Do not apply functions or type casts on indexed columns (e.g., where tname = 123 on a VARCHAR column) – this disables the index.

Avoid leading wildcards in LIKE patterns ( LIKE "%x%") because they prevent index use.

Using OR across different columns often forces a full table scan.

Range conditions (>, <, IN) on a composite index cause the right‑hand columns to become ineffective.

Practical Optimization Examples

1) Composite index order matters . Query where a1=1 and a2=2 and a3=3 benefits from an index on (a1, a2, a3). Reordering the WHERE clause does not hurt because the optimizer can reorder predicates.

2) Single‑table optimization

create table book(
    bid int primary key,
    name varchar(20) not null,
    authorid int not null,
    publicid int not null,
    typeid int not null
);

Query:

select bid from book where typeid in (2,3) and authorid=1 order by typeid desc;

Initial plan shows ALL and using filesort . Adding a composite index matching the WHERE order improves it:

create index idx_book_type_author_bid on book(typeid, authorid, bid);

After the index, the plan uses range and eliminates filesort.

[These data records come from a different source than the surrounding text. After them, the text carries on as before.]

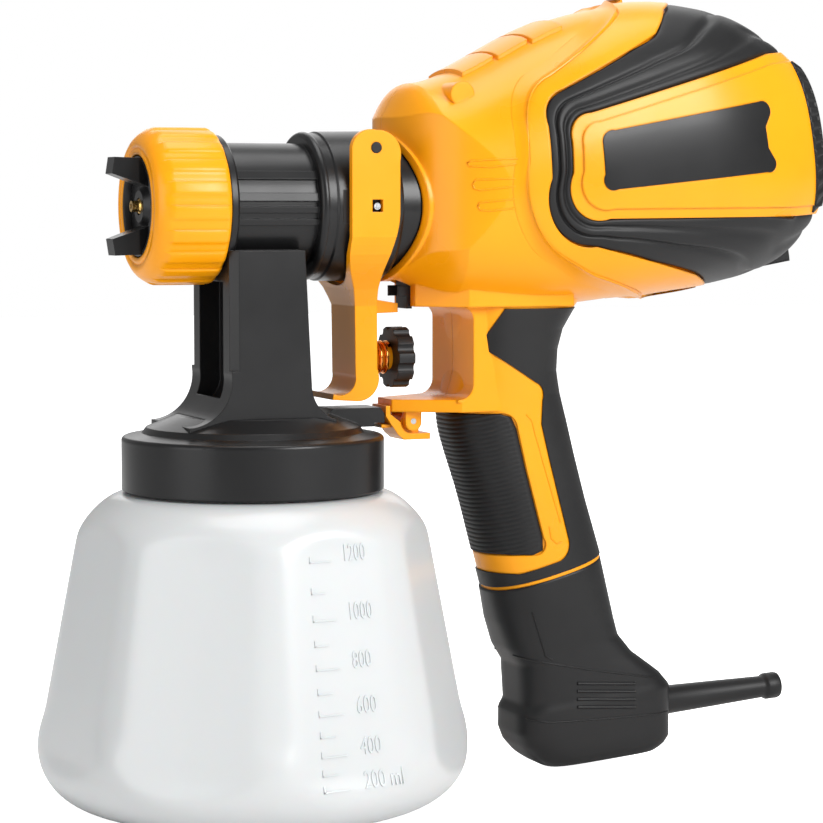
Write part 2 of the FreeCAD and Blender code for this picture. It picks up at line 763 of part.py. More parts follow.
def tongue_outline(y0, y1):
    """The yellow tongue between the arms of the band."""
    return plate(y0, y1, (245, 268.2), (184.5, 261.0), (108.5, 238.6), (102.4, 235.6, 101.0, 228.6),
                 (101.2, 218.0), (104.0, 204.2, 115.2, 202.2), (192.3, 202.9), (245, 205.6))


def tongue_top_outline(y0, y1):
    """The raised middle of the tongue, inside its sloping edge."""
    return plate(y0, y1, (245, 265.0), (184.0, 257.2), (111.0, 235.6), (105.8, 233.2, 104.4, 227.6),
                 (104.6, 218.6), (106.8, 207.8, 116.4, 205.6), (192.0, 206.2), (245, 209.0))


def field_outline():
    """The raised rear field whose rim goes round both side bands, from side to side."""
    return plate(-80, 80, (141, 290), (130, 274.5), (110, 260.3), (96.8, 251.5), (88.8, 245.0, 85.6, 236.0),
                 (85.4, 222.0), (88.6, 199.6, 101.0, 188.6), (113, 183.0), (137, 176.6), (175, 166),
                 (240, 150), (240, 300))


def side_half(side):
    """Everything on one side of the middle plane."""
    if side < 0:
        return block(-60, 260, -90, 0, 0, 320)
    return block(-60, 260, 0, 90, 0, 320)


def rear_cover_outline(offset, s0, s1):
    loops = []
    for s in (s0, s1):
        loops.append(rounded_loop(24.0 + offset, 22.5 + offset, 22.5 + offset, 3.2,
                                  lambda y, t, s=s: tilt(s, y, t - 0.5)))
    return Part.makeLoft(loops, True, True)


def tab_slot():
    """The slot in the neck, open below, where the trigger's tab presses the switch button."""
    return block(slot_front, switch_space[0], -slot_half_width, slot_half_width, neck_bottom - 2, slot_top)


def body_form(skin, field_skin, tongue_skin, cut_ring, badge_ring):
    """The body with its raised field and tongue, and the recesses for bands and badge plates."""
    form = skin.fuse(field_skin.common(field_outline()))
    for side in (-1, 1):
        form = form.fuse(tongue_skin.common(tongue_top_outline(*side_range(side))))
        form = form.cut(cut_ring.common(band_outline(*side_range(side))))
        form = form.cut(badge_ring.common(badge_outline(side)))
    return form


def foot_top(x):
    """Height of the slanted joint between the handle and the foot."""
    return foot_top_start[1] + (x - foot_top_start[0]) * foot_top_rise


def below_joint():
    return plate(-60, 60, (60, foot_top(60)), (170, foot_top(170)), (170, 40), (60, 40))


def handle_form():
    """The hollow handle with the shallow recesses for the two grips."""
    zones = [grip_zone(kind, -40, 40) for kind in ("front", "rear")]
    deep = handle_skin(-grip_depth)
    form = handle_skin(0).cut(zones).multiFuse([deep.common(zone) for zone in zones])
    hollow = handle_skin(-2.6).common(block(60, 150, -30, 30, 50, 132))
    return form.cut(hollow).cut(below_joint())


def side_range(side):
    return (-80, 0) if side < 0 else (0, 80)


def housing_whole(body, steps):
    """The casing before it is split into two shells."""
    whole = body.multiFuse(steps + neck() + latch_ears() + [handle_form()])
    lip = mouth_lip()
    whole = whole.cut(housing_core()).cut(mouth_cut()).fuse(lip)
    tools = [tab_slot()]
    tools.append(rod((40, 0, axis_height), (64.4, 0, axis_height), mouth_radius))
    tools.append(rod((64.0, 0, axis_height), (hollow_front + 2, 0, axis_height), throat_radius))
    tools.append(rear_cover_outline(0.15, 151.0, 162.0))
    tools.append(block(*switch_space))
    for tool in tools:
        whole = whole.cut(tool)
    return whole


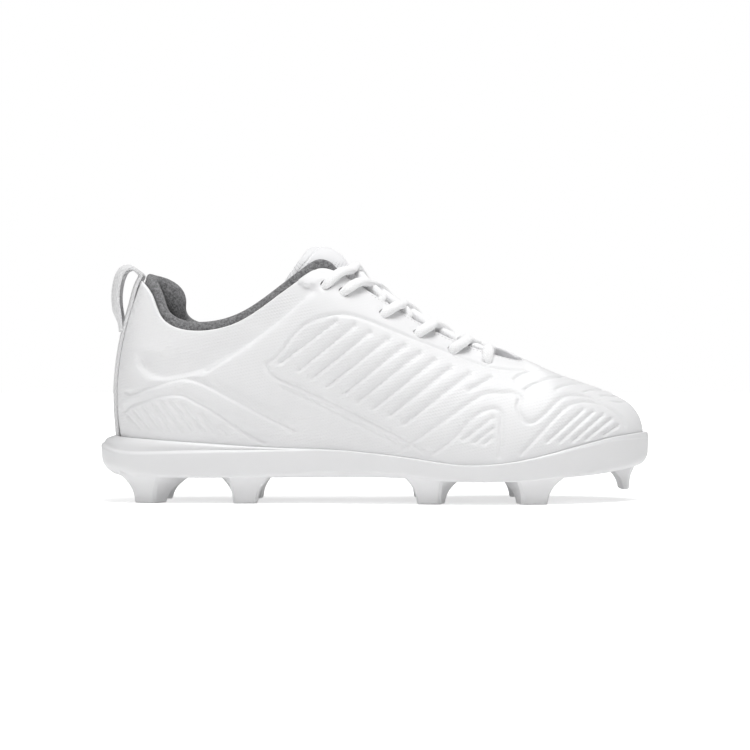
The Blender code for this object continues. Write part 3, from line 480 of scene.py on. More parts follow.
def math2(tree, operation, first, second):
    node = addNode(tree, "ShaderNodeMath", operation=operation)
    for place, value in enumerate((first, second)):
        if isinstance(value, (int, float)):
            node.inputs[place].default_value = value
        else:
            tree.links.new(value, node.inputs[place])
    return node.outputs[0]


def spread(tree, value, low, high, fromLow=0.0, fromHigh=1.0):
    node = addNode(tree, "ShaderNodeMapRange")
    for key, number in (("From Min", fromLow), ("From Max", fromHigh), ("To Min", low), ("To Max", high)):
        node.inputs[key].default_value = number
    tree.links.new(value, node.inputs["Value"])
    return node.outputs["Result"]


def mixColor(tree, factor, first, second):
    node = addNode(tree, "ShaderNodeMix", data_type="RGBA")
    tree.links.new(factor, node.inputs["Factor"])
    for socket in node.inputs:
        if socket.type == "RGBA":
            socket.default_value = (*(first if socket.name == "A" else second), 1)
    return [out for out in node.outputs if out.type == "RGBA"][0]


def paint(tree, shader, factor, first, second):
    tree.links.new(mixColor(tree, factor, first, second), shader.inputs["Base Color"])


def bump(tree, shader, heights):
    # heights: list of (socket, depth in metres), laid over each other
    last = None
    for socket, depth in heights:
        node = addNode(tree, "ShaderNodeBump")
        node.inputs["Strength"].default_value = 1.0
        node.inputs["Distance"].default_value = depth
        tree.links.new(socket, node.inputs["Height"])
        if last:
            tree.links.new(last, node.inputs["Normal"])
        last = node.outputs["Normal"]
    tree.links.new(last, shader.inputs["Normal"])


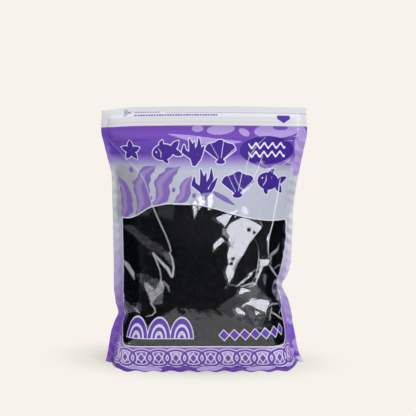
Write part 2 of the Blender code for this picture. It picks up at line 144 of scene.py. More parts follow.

3) Two‑table join optimization

create table teacher2(tid int primary key, cid int);
create table course2(cid int, cname varchar(20));
explain select * from teacher2 t left join course2 c on t.cid=c.cid where c.cname='java';

Adding an index on teacher2.cid and on course2.cname lets MySQL use index lookups instead of full scans.

4) Three‑table join follows the same principle: drive the join with the smaller table and index the join columns.

General Recommendations

Follow the “best leftmost prefix” rule for composite indexes.

Keep index definition order consistent with query predicate order.

Remove unused indexes to avoid optimizer confusion.

Place range or IN conditions at the end of a composite index.

Prefer IN for small sets; use EXISTS when the sub‑query returns many rows.

Adjust max_length_for_sort_data and buffer sizes to influence single‑ vs double‑pass sorting.

Overall, understanding MySQL’s execution flow, proper index design, and careful use of EXPLAIN can dramatically improve query performance.